Published March 8, 2019
After a 10-week rebound since the Christmas Eve bust, stock bulls have paused to take a break. They’ve done so right at 2800 on the S&P 500 and, coincidentally(?), just after recovering that December swoon (and hardly a penny more). In other words, the fear that gripped markets in December proved unfounded in January/February. We are now back to considering the first market drop in October that kick-started an ugly period for stocks and many calls of a new bear market. Will stocks recover the October decline as well?
The index has quickly dropped back to an important test of whether this market has really fought off the bearish ways of 4th quarter 2018. We see below the weekly chart and the key supporting role of the 40-week moving average (note: almost identical to the 200-day moving average which is so often referenced).
To embolden the bulls, we would want to see the 200-day/40-week moving average stand firm. Doing so would encourage the skeptics, of which there are very many, that stocks might have a shot at climbing to new high ground.
A firm stand might reverse a weak trend in money coming into the stock market. Flows of money INTO stocks has been a net negative for nine months now (red box below). Even with a strong January performance in stocks, money merely STOPPED FLOWING OUT. There are many, many factors at work here, of course, including demographics – retired folks might prefer income-generating bonds, for example. Nevertheless, the recent trend has not been one of unbridled enthusiasm for stocks.
We will see how this progresses. For now, a pause in the market after such a rebound is to be expected. The market has recovered on perceptions of a benign Fed and a positive outcome in the China-U.S. trade discussions. Left to ponder now is the global economy itself, which we know is slowing. How much and how fast that slowdown are the questions investors will be turning their attention toward.
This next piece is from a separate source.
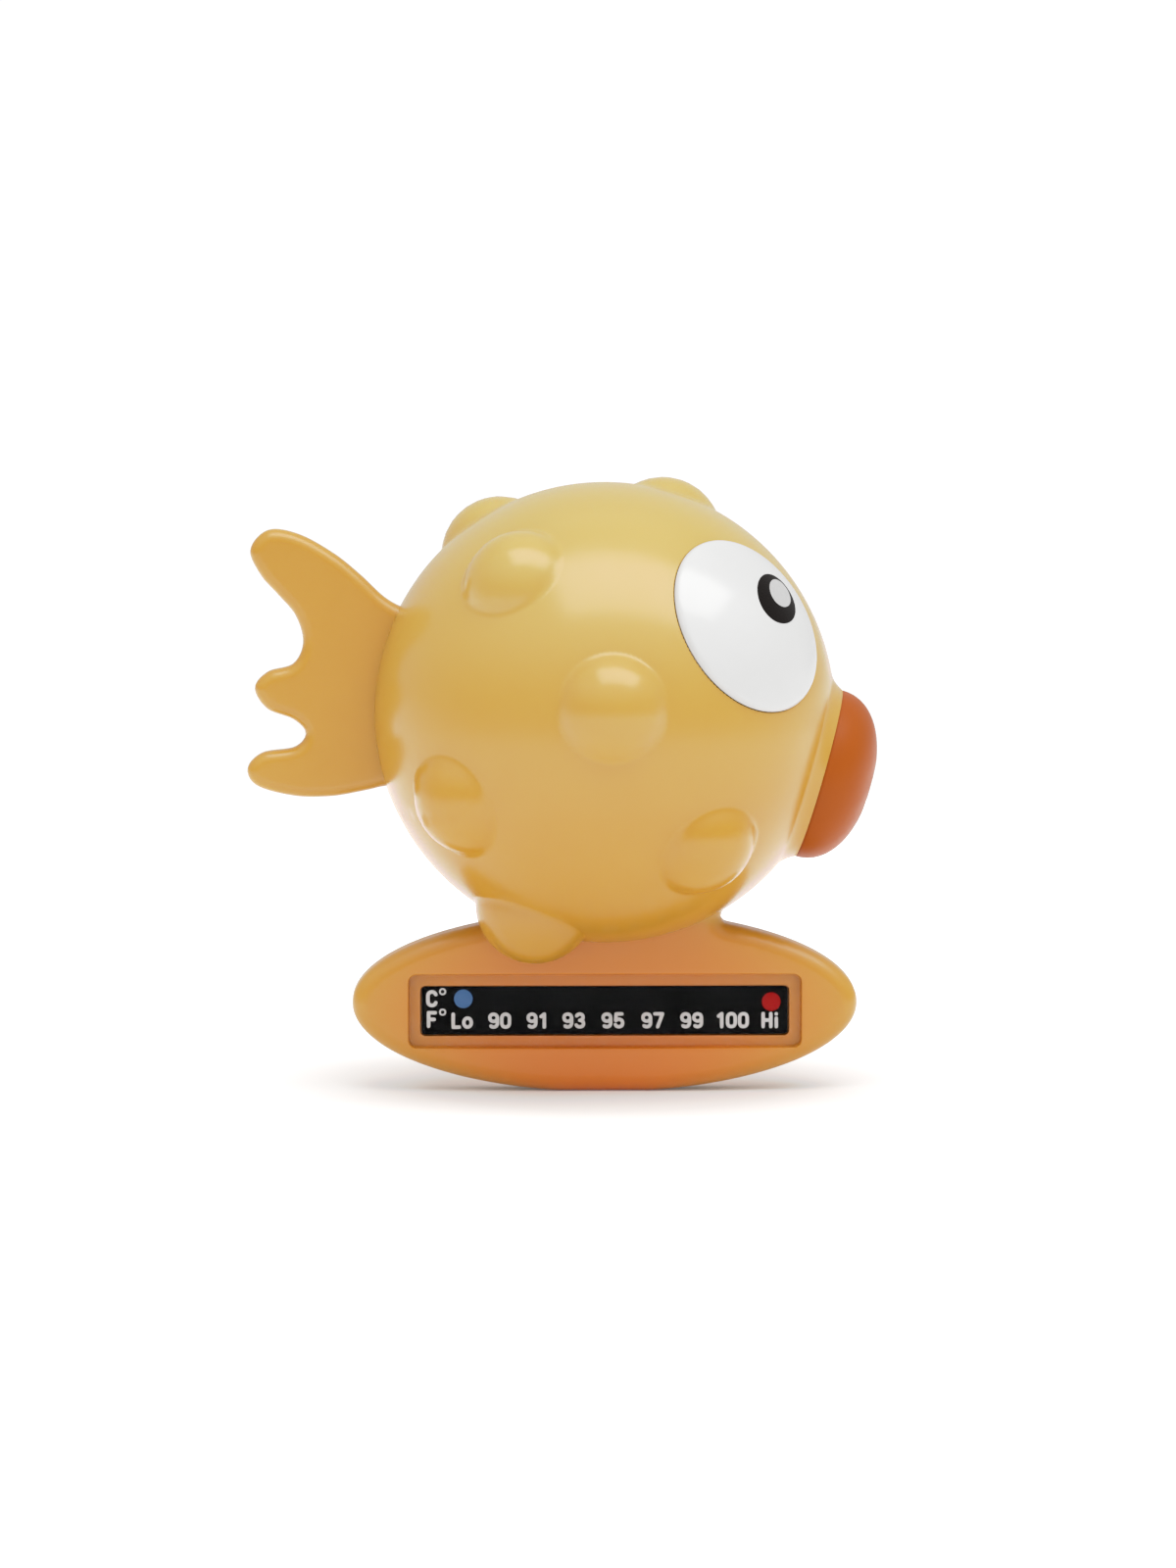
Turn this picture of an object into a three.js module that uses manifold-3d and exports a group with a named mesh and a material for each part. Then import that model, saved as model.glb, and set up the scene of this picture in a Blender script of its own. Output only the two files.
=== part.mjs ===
// Floating bath and pool thermometer in the shape of a round, knobbly fish.
// Millimetres, +Z up, +X towards the mouth, -Y towards the temperature strip.
// The origin is the middle of the small flat foot under the keel.

import * as THREE from 'three';
import { mergeVertices } from 'three/addons/utils/BufferGeometryUtils.js';
import Module from 'manifold-3d';

const wasm = await Module();
wasm.setup();

// ---- driving dimensions ----------------------------------------------------

const GAP = 0.3; // clearance between pieces that touch

// Facets around a full turn.
const BALL_FACETS = 40;
const INNER_FACETS = 24;
const KNOB_FACETS = 16;
const INNER_KNOB_FACETS = 8;
const ROUND_FACETS = 24;
const PIN_FACETS = 12;
const CORNER_FACETS = 4; // along a quarter turn
const DOME_FACETS = 8; // from an eye's rim to its middle
const LIP_FACETS = 10; // from the lips' dimple to their base
const OVAL_FACETS = 24; // round the keel's back plate
const KEEL_FACETS = 40;
const TAIL_FACETS = 3; // between neighbouring points of the tail's outline

const BALL_RADIUS = 40;
const BALL_CENTRE_Z = 65.8;
const WALL = 2; // moulded wall of the hollow body
const TONGUE = 1.5; // height of the lap joint along the body's seam

const KNOB_RADIUS = 10.3;
// Each knob is part of a sphere: the x and z of its centre from the ball's centre, and how
// far from there that centre lies.
const KNOBS_ON_BOTH_SIDES = [
  { x: 0.6, z: 3.5, distance: 34.1 },
  { x: -22.8, z: -12.2, distance: 34.1 },
  { x: 15.1, z: -18.7, distance: 34.1 },
  { x: -12.2, z: -32.5, distance: 36 },
];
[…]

Stocks finally succumbed to a bit of a pause after a 10-week burst recovering from the October/December 2018 slide. This pause occurs as indexes wrestle with key technical levels. Monday’s trade initially brought another push higher on optimism for a China-U.S. trade deal. However, bulls lacked the firepower to sustain a further advance as profit-takers swooped in to reverse indexes over -1% lower. Stocks bounced back to a -0.4% dip for the day. Further selling was held in check Tuesday by good earnings reports from retailers Target (TGT) and Kohls (KSS). There was not an offsetting positive in Wednesday’s trade though as indexes slid -0.7% with the small-cap Russell 2000 plunging -2%. Healthcare and energy were notable in their weakness with oil prices under pressure from an increase in oil inventories while healthcare stocks have been hurt by concerns over an increase in drug price regulation. The pullback moved into a fourth straight day and accelerated Thursday as the European Central Bank (ECB) lowered their economic growth outlook for Europe to a meager 1.1%. It is notable that the ECB’s prior forecast of 1.7% growth was delivered only three months ago. So the deterioration in outlook unnerved investors. Stocks fell -0.8% Thursday. A continued fall Friday on a much weaker than expected monthly jobs report. Stocks slumped as much as -1% before buyers stepped in to close the gap to a very modest -0.2%. It remains notable that after a beginning-of-March lift in interest rates, they have slid back to their recent lows. Falling interest rates, which means investors are buying bonds, are not indicative of investor optimism.
Stocks finally reached a level where sellers emerged this week. The S&P 500 (SPY) closed down -2.13% while the Nasdaq 100 (QQQ) was off -1.85%. The small-cap Russell 2000, (IWM) which has led the way so far this year, tumbled -4.17%.